O problema não é só Netanyahu, por mais que há 7 anos o Senhor Embaixador e o então embaixador de Israel em Portugal, tenham alertado sobre os perigos da eleição de Netanyahu para o futuro de Israel.
A verdade é que Netanyahu é já o primeiro-ministro há mais anos no governo de Israel, e após um curo interregno, acaba de ser eleito novamente e formar o governo mais à direita de sempre em Israel, numa coligação composta pelo seu partido, o Likud (direita), por 2 partidos ultraortodoxos e 3 de extrema-direita.
Ou seja, os israelistas voltaram a escolher Netanyahu, porque Israel se tornou num “Estado de apartheid”. Foi o escritor sul-africano John Maxwell Coetzee (Prémio Nobel Literatura 2003) que numa conferência dada em Ramallah, na Cisjordânia, afirmou que “o apartheid sul-africano foi um sistema de segregação forçada baseada na raça e na etnia, praticada por um grupo excludente e autoproclamado para consolidar uma conquista colonial e, em particular, para manter e estender seu domínio sobre uma terra e seus recursos naturais”. E acrescentou “Em Jerusalém e na Cisjordânia, para falar só de Jerusalém e Cisjordânia, o que temos é na mesma um sistema de segregação forçada baseada na religião e na etnia, praticada por um grupo excludente e autoproclamado para consolidar uma conquista colonial e, em particular, para manter e estender de facto o seu domínio sobre uma terra e seus recursos naturais”.
Mas também a própria organização israelista “B’Tselem – The Israeli Information Center for Human Rights in the Occupied Territories”, classifica Israel como um “Estado de apartheid”.
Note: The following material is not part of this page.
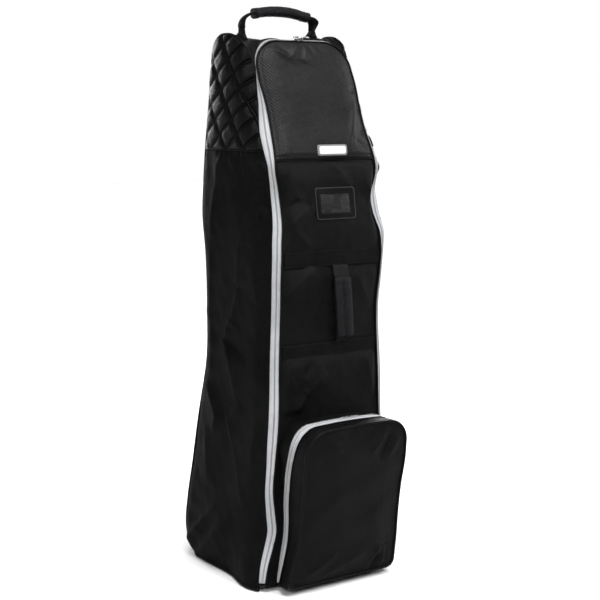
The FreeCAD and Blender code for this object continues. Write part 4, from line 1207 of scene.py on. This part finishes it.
def pocket_walls():
    """The pocket's back and front walls with the zip between them."""
    outline = pocket_outline()
    z = outline[:, 1]
    back_edge, front_edge = band_back(z), band_front(z)
    pocket_wall("pocket_back_cloth", np.full(len(z), -.0005), back_edge, .0015, .0012, 1, "case",
                "pocket_back_gusset")
    pocket_wall("pocket_front_cloth", front_edge, face_depth(z) + .002, .0028, .0011, 2, "pocket_cover",
                "pocket_front_gusset", POCKET_LEAN)
    mid = (back_edge + front_edge) / 2
    for side, body, sign, edge, start in (("back", "case", 1, back_edge, 0),
                                          ("front", "pocket_cover", -1, front_edge, .5)):
        rows = []
        for g in np.linspace(start, start + .5, 9):
            swell = .0012 * math.sin(math.pi * g) + .0008
            rows.append(pocket_ring(back_edge * (1 - g) + front_edge * g, swell))
        grid = np.array(rows)
        uv = np.broadcast_arrays(np.linalg.norm(grid - grid[:1], axis=2), distances(outline))
        panel(f"pocket_zip_{side}", grid, ZIP_TAPE, body, (f"pocket_tape_{side}",),
              from_middle(grid), thick=.0012, lined=False, uv=uv)
        coil = respread(pocket_ring(mid + sign * .0009, .0022), 760)
        tube(f"pocket_coil_{side}", coil, coil_bead(760, .0006, .00026), COIL, body,
             sides=6)
        line = pocket_ring(edge - sign * .003, .0024)
        x, z_out = pocket_outward(line[:, [0, 2]]).T
        stitches(f"pocket_zip_stitch_{side}", line, np.column_stack([x, 0 * x, z_out]), THREAD_GREY, body,
                 pitch=.0042, radius=.00032)
        cord = respread(pocket_ring(edge + sign * .0022, .0016), 300)
        tube(f"pocket_cord_{side}", cord, .0013, PIPING, body, sides=7)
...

Assim como a África do Sul era uma democracia apenas para os brancos, também Israel se transformou numa democracia só para os israelistas, mas que o novo governo de Netanyahu com a integração do sionismo religioso, de Itamar Ben-Gvir e Bezalel Smotrich, e a alteração na definição de quem é judeu, parece afastar ainda mais da democracia, aproximando-o daquilo que alguém já apelidou de “um fascismo judaico”.